SET EXERCISE: Write out each line beneath this one exactly as it reads.

--- BEGIN SOURCE EXCERPT ---

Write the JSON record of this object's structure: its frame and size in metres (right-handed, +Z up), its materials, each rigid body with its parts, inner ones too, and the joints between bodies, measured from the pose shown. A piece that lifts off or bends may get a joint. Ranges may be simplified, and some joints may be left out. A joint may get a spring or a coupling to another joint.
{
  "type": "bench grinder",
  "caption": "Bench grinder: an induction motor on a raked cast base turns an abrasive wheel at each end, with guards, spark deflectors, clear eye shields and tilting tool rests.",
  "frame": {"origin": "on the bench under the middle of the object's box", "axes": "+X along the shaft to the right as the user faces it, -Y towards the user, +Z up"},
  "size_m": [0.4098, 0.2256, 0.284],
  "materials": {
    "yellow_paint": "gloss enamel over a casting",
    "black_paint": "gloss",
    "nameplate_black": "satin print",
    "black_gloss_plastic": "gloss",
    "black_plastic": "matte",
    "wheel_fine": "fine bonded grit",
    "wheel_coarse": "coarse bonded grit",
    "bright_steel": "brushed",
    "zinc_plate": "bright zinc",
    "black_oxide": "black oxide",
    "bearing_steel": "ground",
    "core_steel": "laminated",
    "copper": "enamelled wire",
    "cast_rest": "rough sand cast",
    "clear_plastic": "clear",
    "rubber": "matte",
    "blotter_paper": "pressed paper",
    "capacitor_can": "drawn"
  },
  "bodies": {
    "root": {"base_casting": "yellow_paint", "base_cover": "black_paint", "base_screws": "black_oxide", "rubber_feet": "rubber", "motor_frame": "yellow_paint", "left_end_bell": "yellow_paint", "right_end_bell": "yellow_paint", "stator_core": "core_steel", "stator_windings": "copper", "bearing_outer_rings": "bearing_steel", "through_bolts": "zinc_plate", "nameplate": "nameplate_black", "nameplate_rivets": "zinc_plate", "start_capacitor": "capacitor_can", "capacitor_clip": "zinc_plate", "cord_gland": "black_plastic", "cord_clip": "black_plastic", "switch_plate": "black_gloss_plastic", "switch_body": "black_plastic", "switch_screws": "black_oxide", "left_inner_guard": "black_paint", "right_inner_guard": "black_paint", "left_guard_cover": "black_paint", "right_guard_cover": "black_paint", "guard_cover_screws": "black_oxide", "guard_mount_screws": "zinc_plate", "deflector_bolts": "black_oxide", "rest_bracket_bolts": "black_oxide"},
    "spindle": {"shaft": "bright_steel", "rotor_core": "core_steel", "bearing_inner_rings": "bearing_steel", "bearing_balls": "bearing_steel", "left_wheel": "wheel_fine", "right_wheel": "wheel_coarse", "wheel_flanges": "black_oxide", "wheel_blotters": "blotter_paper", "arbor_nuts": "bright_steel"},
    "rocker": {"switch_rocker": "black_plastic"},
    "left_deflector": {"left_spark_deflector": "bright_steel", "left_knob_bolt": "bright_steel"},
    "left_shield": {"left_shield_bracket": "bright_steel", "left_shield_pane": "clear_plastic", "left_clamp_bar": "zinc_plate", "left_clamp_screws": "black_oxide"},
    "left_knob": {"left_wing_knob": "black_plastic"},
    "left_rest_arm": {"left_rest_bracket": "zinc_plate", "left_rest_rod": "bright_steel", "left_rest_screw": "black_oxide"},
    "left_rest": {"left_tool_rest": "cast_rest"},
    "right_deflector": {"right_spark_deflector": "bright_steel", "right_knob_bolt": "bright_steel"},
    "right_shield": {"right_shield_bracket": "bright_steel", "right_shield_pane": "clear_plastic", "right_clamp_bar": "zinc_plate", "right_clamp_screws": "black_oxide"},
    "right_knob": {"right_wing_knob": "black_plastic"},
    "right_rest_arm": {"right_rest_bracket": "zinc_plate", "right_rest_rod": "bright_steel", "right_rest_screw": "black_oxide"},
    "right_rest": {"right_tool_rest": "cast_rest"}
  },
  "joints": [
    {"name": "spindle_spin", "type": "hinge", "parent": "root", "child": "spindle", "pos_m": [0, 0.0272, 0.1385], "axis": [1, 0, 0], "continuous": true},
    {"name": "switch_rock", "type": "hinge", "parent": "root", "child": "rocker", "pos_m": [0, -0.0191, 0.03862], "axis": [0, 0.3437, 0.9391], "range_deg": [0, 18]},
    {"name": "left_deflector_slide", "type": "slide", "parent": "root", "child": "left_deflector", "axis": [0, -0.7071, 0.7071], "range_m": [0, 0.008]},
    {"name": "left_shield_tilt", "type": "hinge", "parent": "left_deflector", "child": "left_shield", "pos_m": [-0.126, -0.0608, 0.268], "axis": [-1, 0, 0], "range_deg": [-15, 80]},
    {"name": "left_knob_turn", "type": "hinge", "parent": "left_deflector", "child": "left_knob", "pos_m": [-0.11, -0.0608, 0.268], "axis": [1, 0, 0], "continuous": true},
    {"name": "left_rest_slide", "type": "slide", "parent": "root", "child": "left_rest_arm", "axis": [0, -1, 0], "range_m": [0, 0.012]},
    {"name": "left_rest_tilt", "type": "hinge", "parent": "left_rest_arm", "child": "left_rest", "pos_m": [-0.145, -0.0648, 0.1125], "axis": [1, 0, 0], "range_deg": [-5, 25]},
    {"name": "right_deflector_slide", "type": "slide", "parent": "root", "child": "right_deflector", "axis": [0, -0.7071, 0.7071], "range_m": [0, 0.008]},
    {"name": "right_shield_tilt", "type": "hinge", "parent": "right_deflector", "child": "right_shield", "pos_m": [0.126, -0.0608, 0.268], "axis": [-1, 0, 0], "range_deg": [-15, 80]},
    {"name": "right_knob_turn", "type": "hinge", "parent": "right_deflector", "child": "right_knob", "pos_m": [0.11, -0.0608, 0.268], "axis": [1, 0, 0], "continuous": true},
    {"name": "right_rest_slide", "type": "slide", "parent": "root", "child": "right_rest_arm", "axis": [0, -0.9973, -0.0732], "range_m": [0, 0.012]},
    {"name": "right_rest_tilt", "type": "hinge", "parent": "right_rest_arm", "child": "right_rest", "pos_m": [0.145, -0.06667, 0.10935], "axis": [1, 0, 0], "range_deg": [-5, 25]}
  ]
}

--- END SOURCE EXCERPT ---

TASK RESULT:
Write the JSON record of this object's structure: its frame and size in metres (right-handed, +Z up), its materials, each rigid body with its parts, inner ones too, and the joints between bodies, measured from the pose shown. A piece that lifts off or bends may get a joint. Ranges may be simplified, and some joints may be left out. A joint may get a spring or a coupling to another joint.
{
  "type": "bench grinder",
  "caption": "Bench grinder: an induction motor on a raked cast base turns an abrasive wheel at each end, with guards, spark deflectors, clear eye shields and tilting tool rests.",
  "frame": {"origin": "on the bench under the middle of the object's box", "axes": "+X along the shaft to the right as the user faces it, -Y towards the user, +Z up"},
  "size_m": [0.4098, 0.2256, 0.284],
  "materials": {
    "yellow_paint": "gloss enamel over a casting",
    "black_paint": "gloss",
    "nameplate_black": "satin print",
    "black_gloss_plastic": "gloss",
    "black_plastic": "matte",
    "wheel_fine": "fine bonded grit",
    "wheel_coarse": "coarse bonded grit",
    "bright_steel": "brushed",
    "zinc_plate": "bright zinc",
    "black_oxide": "black oxide",
    "bearing_steel": "ground",
    "core_steel": "laminated",
    "copper": "enamelled wire",
    "cast_rest": "rough sand cast",
    "clear_plastic": "clear",
    "rubber": "matte",
    "blotter_paper": "pressed paper",
    "capacitor_can": "drawn"
  },
  "bodies": {
    "root": {"base_casting": "yellow_paint", "base_cover": "black_paint", "base_screws": "black_oxide", "rubber_feet": "rubber", "motor_frame": "yellow_paint", "left_end_bell": "yellow_paint", "right_end_bell": "yellow_paint", "stator_core": "core_steel", "stator_windings": "copper", "bearing_outer_rings": "bearing_steel", "through_bolts": "zinc_plate", "nameplate": "nameplate_black", "nameplate_rivets": "zinc_plate", "start_capacitor": "capacitor_can", "capacitor_clip": "zinc_plate", "cord_gland": "black_plastic", "cord_clip": "black_plastic", "switch_plate": "black_gloss_plastic", "switch_body": "black_plastic", "switch_screws": "black_oxide", "left_inner_guard": "black_paint", "right_inner_guard": "black_paint", "left_guard_cover": "black_paint", "right_guard_cover": "black_paint", "guard_cover_screws": "black_oxide", "guard_mount_screws": "zinc_plate", "deflector_bolts": "black_oxide", "rest_bracket_bolts": "black_oxide"},
    "spindle": {"shaft": "bright_steel", "rotor_core": "core_steel", "bearing_inner_rings": "bearing_steel", "bearing_balls": "bearing_steel", "left_wheel": "wheel_fine", "right_wheel": "wheel_coarse", "wheel_flanges": "black_oxide", "wheel_blotters": "blotter_paper", "arbor_nuts": "bright_steel"},
    "rocker": {"switch_rocker": "black_plastic"},
    "left_deflector": {"left_spark_deflector": "bright_steel", "left_knob_bolt": "bright_steel"},
    "left_shield": {"left_shield_bracket": "bright_steel", "left_shield_pane": "clear_plastic", "left_clamp_bar": "zinc_plate", "left_clamp_screws": "black_oxide"},
    "left_knob": {"left_wing_knob": "black_plastic"},
    "left_rest_arm": {"left_rest_bracket": "zinc_plate", "left_rest_rod": "bright_steel", "left_rest_screw": "black_oxide"},
    "left_rest": {"left_tool_rest": "cast_rest"},
    "right_deflector": {"right_spark_deflector": "bright_steel", "right_knob_bolt": "bright_steel"},
    "right_shield": {"right_shield_bracket": "bright_steel", "right_shield_pane": "clear_plastic", "right_clamp_bar": "zinc_plate", "right_clamp_screws": "black_oxide"},
    "right_knob": {"right_wing_knob": "black_plastic"},
    "right_rest_arm": {"right_rest_bracket": "zinc_plate", "right_rest_rod": "bright_steel", "right_rest_screw": "black_oxide"},
    "right_rest": {"right_tool_rest": "cast_rest"}
  },
  "joints": [
    {"name": "spindle_spin", "type": "hinge", "parent": "root", "child": "spindle", "pos_m": [0, 0.0272, 0.1385], "axis": [1, 0, 0], "continuous": true},
    {"name": "switch_rock", "type": "hinge", "parent": "root", "child": "rocker", "pos_m": [0, -0.0191, 0.03862], "axis": [0, 0.3437, 0.9391], "range_deg": [0, 18]},
    {"name": "left_deflector_slide", "type": "slide", "parent": "root", "child": "left_deflector", "axis": [0, -0.7071, 0.7071], "range_m": [0, 0.008]},
    {"name": "left_shield_tilt", "type": "hinge", "parent": "left_deflector", "child": "left_shield", "pos_m": [-0.126, -0.0608, 0.268], "axis": [-1, 0, 0], "range_deg": [-15, 80]},
    {"name": "left_knob_turn", "type": "hinge", "parent": "left_deflector", "child": "left_knob", "pos_m": [-0.11, -0.0608, 0.268], "axis": [1, 0, 0], "continuous": true},
    {"name": "left_rest_slide", "type": "slide", "parent": "root", "child": "left_rest_arm", "axis": [0, -1, 0], "range_m": [0, 0.012]},
    {"name": "left_rest_tilt", "type": "hinge", "parent": "left_rest_arm", "child": "left_rest", "pos_m": [-0.145, -0.0648, 0.1125], "axis": [1, 0, 0], "range_deg": [-5, 25]},
    {"name": "right_deflector_slide", "type": "slide", "parent": "root", "child": "right_deflector", "axis": [0, -0.7071, 0.7071], "range_m": [0, 0.008]},
    {"name": "right_shield_tilt", "type": "hinge", "parent": "right_deflector", "child": "right_shield", "pos_m": [0.126, -0.0608, 0.268], "axis": [-1, 0, 0], "range_deg": [-15, 80]},
    {"name": "right_knob_turn", "type": "hinge", "parent": "right_deflector", "child": "right_knob", "pos_m": [0.11, -0.0608, 0.268], "axis": [1, 0, 0], "continuous": true},
    {"name": "right_rest_slide", "type": "slide", "parent": "root", "child": "right_rest_arm", "axis": [0, -0.9973, -0.0732], "range_m": [0, 0.012]},
    {"name": "right_rest_tilt", "type": "hinge", "parent": "right_rest_arm", "child": "right_rest", "pos_m": [0.145, -0.06667, 0.10935], "axis": [1, 0, 0], "range_deg": [-5, 25]}
  ]
}